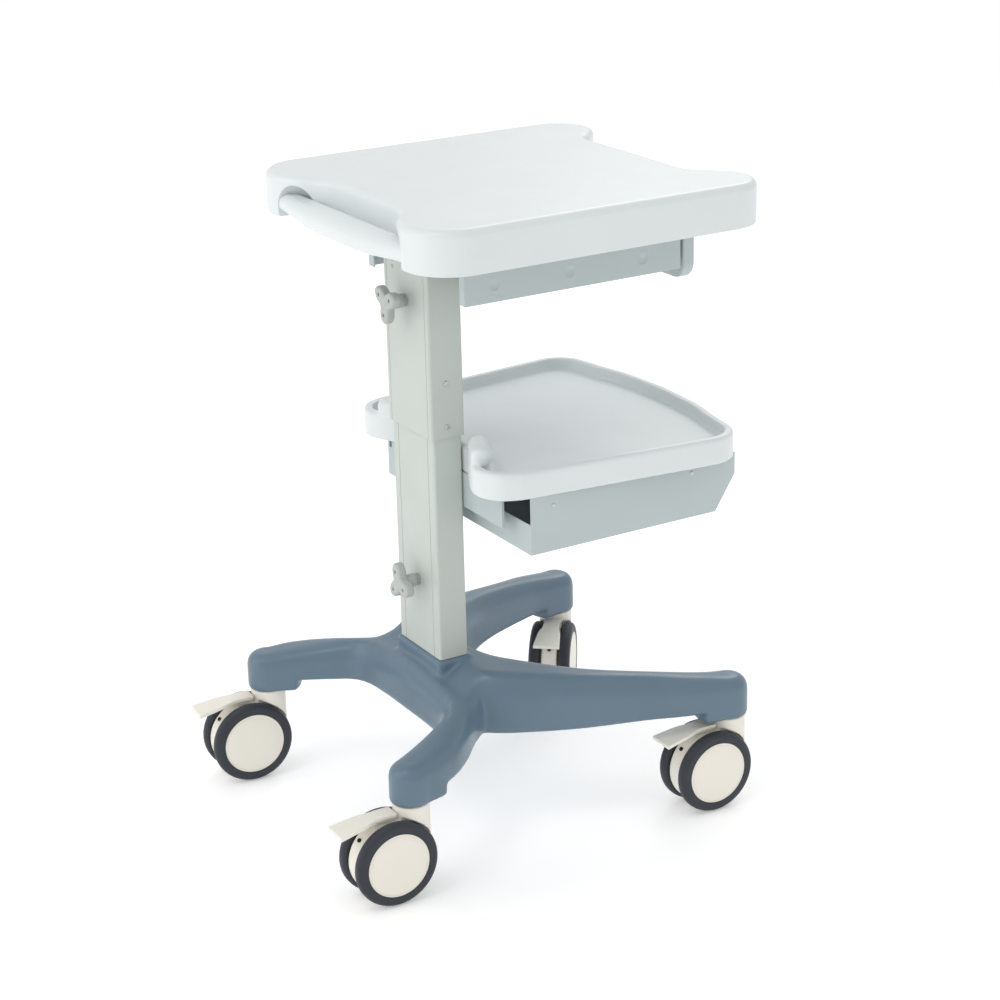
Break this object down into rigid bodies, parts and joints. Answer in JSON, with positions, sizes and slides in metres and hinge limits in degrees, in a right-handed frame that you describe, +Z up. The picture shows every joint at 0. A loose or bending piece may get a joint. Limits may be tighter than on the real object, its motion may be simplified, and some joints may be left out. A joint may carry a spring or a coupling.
{
  "type": "ultrasound trolley",
  "caption": "Height-adjustable cart for a portable ultrasound scanner: top tray with handle and drawer, telescoping clamped column, rimmed shelf with box, braked swivel casters.",
  "frame": {"origin": "floor level, under the middle of the bounding box", "axes": "+Z up; +X from the handle end to the drawer front; +Y to the left when pushing along +X"},
  "size_m": [0.565, 0.4406, 0.7515],
  "materials": {
    "shell": "semi-gloss off-white moulding",
    "column": "satin warm light grey powder coat",
    "knob": "satin light grey moulding",
    "sheet": "satin light grey powder coat",
    "base": "satin blue-grey coat over a cast frame",
    "cream": "satin cream nylon",
    "rubber": "matt dark blue-grey tread",
    "steel": "zinc-plated steel",
    "glide": "dark nylon"
  },
  "bodies": {
    "base": {"base_frame": "base", "post_flange": "steel", "base_post": "steel", "rear_right_caster_stem": "steel", "rear_left_caster_stem": "steel", "front_right_caster_stem": "steel", "front_left_caster_stem": "steel"},
    "column": {"column_lower": "column", "column_upper": "column", "lower_glide_bush": "glide", "upper_glide_bush": "glide", "clamp_insert_lower": "steel", "clamp_insert_upper": "steel", "shelf_tray": "shell", "shelf_bracket": "sheet", "shelf_box": "sheet"},
    "tray": {"tray_post": "steel", "tray_shell": "shell", "tray_plug_1": "shell", "tray_plug_2": "shell", "tray_plug_3": "shell", "tray_plug_4": "shell", "under_tray_channel": "sheet", "tray_mount_plate": "steel", "drawer_runner_right": "steel", "drawer_runner_left": "steel"},
    "drawer": {"drawer_tub": "sheet", "drawer_front": "sheet"},
    "knob_lower": {"knob_lower": "knob", "knob_stud_lower": "steel"},
    "knob_upper": {"knob_upper": "knob", "knob_stud_upper": "steel"},
    "rear_right_swivel": {"rear_right_caster_body": "cream", "rear_right_caster_axle": "steel"},
    "rear_right_wheel_a": {"rear_right_wheel_a": "cream", "rear_right_tyre_a": "rubber"},
    "rear_right_wheel_b": {"rear_right_wheel_b": "cream", "rear_right_tyre_b": "rubber"},
    "rear_right_pedal": {"rear_right_brake_pedal": "cream"},
    "rear_left_swivel": {"rear_left_caster_body": "cream", "rear_left_caster_axle": "steel"},
    "rear_left_wheel_a": {"rear_left_wheel_a": "cream", "rear_left_tyre_a": "rubber"},
    "rear_left_wheel_b": {"rear_left_wheel_b": "cream", "rear_left_tyre_b": "rubber"},
    "rear_left_pedal": {"rear_left_brake_pedal": "cream"},
    "front_right_swivel": {"front_right_caster_body": "cream", "front_right_caster_axle": "steel"},
    "front_right_wheel_a": {"front_right_wheel_a": "cream", "front_right_tyre_a": "rubber"},
    "front_right_wheel_b": {"front_right_wheel_b": "cream", "front_right_tyre_b": "rubber"},
    "front_right_pedal": {"front_right_brake_pedal": "cream"},
    "front_left_swivel": {"front_left_caster_body": "cream", "front_left_caster_axle": "steel"},
    "front_left_wheel_a": {"front_left_wheel_a": "cream", "front_left_tyre_a": "rubber"},
    "front_left_wheel_b": {"front_left_wheel_b": "cream", "front_left_tyre_b": "rubber"},
    "front_left_pedal": {"front_left_brake_pedal": "cream"}
  },
  "joints": [
    {"name": "column_lift", "type": "slide", "parent": "base", "child": "column", "axis": [0, 0, 1], "range_m": [0, 0.1]},
    {"name": "tray_lift", "type": "slide", "parent": "column", "child": "tray", "axis": [0, 0, 1], "range_m": [0, 0.15]},
    {"name": "drawer_slide", "type": "slide", "parent": "tray", "child": "drawer", "axis": [1, 0, 0], "range_m": [0, 0.2]},
    {"name": "knob_lower_turn", "type": "hinge", "parent": "column", "child": "knob_lower", "pos_m": [-0.09096, -0.00132, 0.287], "axis": [1, 0, 0], "range_deg": [0, 360]},
    {"name": "knob_upper_turn", "type": "hinge", "parent": "column", "child": "knob_upper", "pos_m": [-0.09596, -0.00132, 0.624], "axis": [1, 0, 0], "range_deg": [0, 360]},
    {"name": "rear_right_swivel_turn", "type": "hinge", "parent": "base", "child": "rear_right_swivel", "pos_m": [-0.18636, -0.18292, 0.1115], "axis": [0, 0, 1], "continuous": true},
    {"name": "rear_right_wheel_a_spin", "type": "hinge", "parent": "rear_right_swivel", "child": "rear_right_wheel_a", "pos_m": [-0.21676, -0.18238, 0.05], "axis": [0.0175, 0.9998, 0], "continuous": true},
    {"name": "rear_right_wheel_b_spin", "type": "hinge", "parent": "rear_right_swivel", "child": "rear_right_wheel_b", "pos_m": [-0.21676, -0.18238, 0.05], "axis": [0.0175, 0.9998, 0], "continuous": true},
    {"name": "rear_right_pedal_press", "type": "hinge", "parent": "rear_right_swivel", "child": "rear_right_pedal", "pos_m": [-0.21236, -0.18246, 0.099], "axis": [-0.0175, -0.9998, 0], "range_deg": [0, 10]},
    {"name": "rear_left_swivel_turn", "type": "hinge", "parent": "base", "child": "rear_left_swivel", "pos_m": [-0.18636, 0.18028, 0.1115], "axis": [0, 0, 1], "continuous": true},
    {"name": "rear_left_wheel_a_spin", "type": "hinge", "parent": "rear_left_swivel", "child": "rear_left_wheel_a", "pos_m": [-0.21663, 0.18315, 0.05], "axis": [0.0941, 0.9956, 0], "continuous": true},
    {"name": "rear_left_wheel_b_spin", "type": "hinge", "parent": "rear_left_swivel", "child": "rear_left_wheel_b", "pos_m": [-0.21663, 0.18315, 0.05], "axis": [0.0941, 0.9956, 0], "continuous": true},
    {"name": "rear_left_pedal_press", "type": "hinge", "parent": "rear_left_swivel", "child": "rear_left_pedal", "pos_m": [-0.21224, 0.18273, 0.099], "axis": [-0.0941, -0.9956, 0], "range_deg": [0, 10]},
    {"name": "front_right_swivel_turn", "type": "hinge", "parent": "base", "child": "front_right_swivel", "pos_m": [0.23724, -0.19292, 0.1115], "axis": [0, 0, 1], "continuous": true},
    {"name": "front_right_wheel_a_spin", "type": "hinge", "parent": "front_right_swivel", "child": "front_right_wheel_a", "pos_m": [0.20685, -0.19223, 0.05], "axis": [0.0227, 0.9997, 0], "continuous": true},
    {"name": "front_right_wheel_b_spin", "type": "hinge", "parent": "front_right_swivel", "child": "front_right_wheel_b", "pos_m": [0.20685, -0.19223, 0.05], "axis": [0.0227, 0.9997, 0], "continuous": true},
    {"name": "front_right_pedal_press", "type": "hinge", "parent": "front_right_swivel", "child": "front_right_pedal", "pos_m": [0.21125, -0.19233, 0.099], "axis": [-0.0227, -0.9997, 0], "range_deg": [0, 10]},
    {"name": "front_left_swivel_turn", "type": "hinge", "parent": "base", "child": "front_left_swivel", "pos_m": [0.23724, 0.19028, 0.1115], "axis": [0, 0, 1], "continuous": true},
    {"name": "front_left_wheel_a_spin", "type": "hinge", "parent": "front_left_swivel", "child": "front_left_wheel_a", "pos_m": [0.21786, 0.16686, 0.05], "axis": [-0.7705, 0.6374, 0], "continuous": true},
    {"name": "front_left_wheel_b_spin", "type": "hinge", "parent": "front_left_swivel", "child": "front_left_wheel_b", "pos_m": [0.21786, 0.16686, 0.05], "axis": [-0.7705, 0.6374, 0], "continuous": true},
    {"name": "front_left_pedal_press", "type": "hinge", "parent": "front_left_swivel", "child": "front_left_pedal", "pos_m": [0.22067, 0.17025, 0.099], "axis": [0.7705, -0.6374, 0], "range_deg": [0, 10]}
  ]
}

———

THE TASK:
Gather all lines from the listing above in which "with" occurs.

EXERCISE RESULT:
Break this object down into rigid bodies, parts and joints. Answer in JSON, with positions, sizes and slides in metres and hinge limits in degrees, in a right-handed frame that you describe, +Z up. The picture shows every joint at 0. A loose or bending piece may get a joint. Limits may be tighter than on the real object, its motion may be simplified, and some joints may be left out. A joint may carry a spring or a coupling.
  "caption": "Height-adjustable cart for a portable ultrasound scanner: top tray with handle and drawer, telescoping clamped column, rimmed shelf with box, braked swivel casters.",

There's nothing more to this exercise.